I elected to go with a variant of the 3 colour OZCAM light green/tan/black
(FS34102/30219/37038) by incorporating a dark green (FS34079) for a four colour scheme (again its a WHIFF)and airbrushed on over a week of nights. Decals came from the spares box and/or laser printed. The squadron
I chose to represent the operator was No12, formally a Chinook squadron until being disbanded in the late 80's, hence the waterbuffalo emblem on the fins.

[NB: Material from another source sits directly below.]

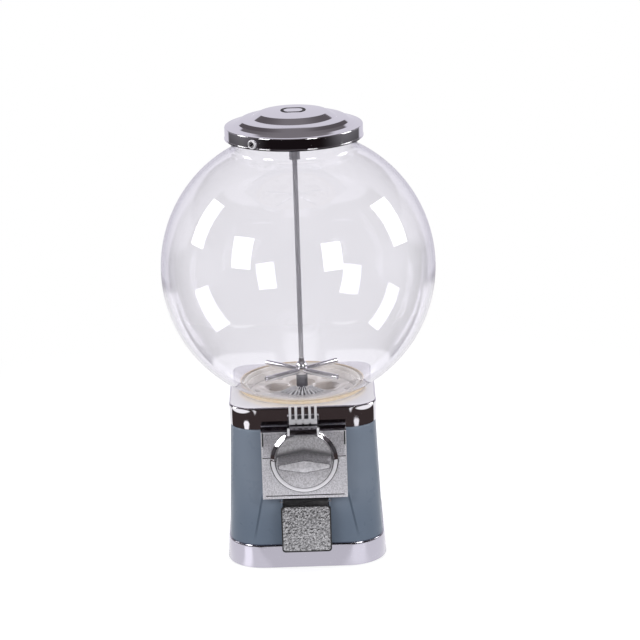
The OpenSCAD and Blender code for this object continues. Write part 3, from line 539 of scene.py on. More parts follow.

I didn't want to hang too many stores and chose the ALQ ecm pod, 2 rocket pods, 2 mavericks, 6 snake-eye mk82's on TER's and 6 mk20 CBU's on an MER on the centreline (I did want to do a GPU-5 30mm geopod but ran out of time). Naturally the serial is completely spurious but just
couldn't get past the nose art of 'Raging Bull' (well it is a WHIFF) as well as Magnificent Obsession on the inside of the crew ladder door.
In all I was very happy with the result with what is a very large and beautiful, yet ugly (something only a parent could love), subject.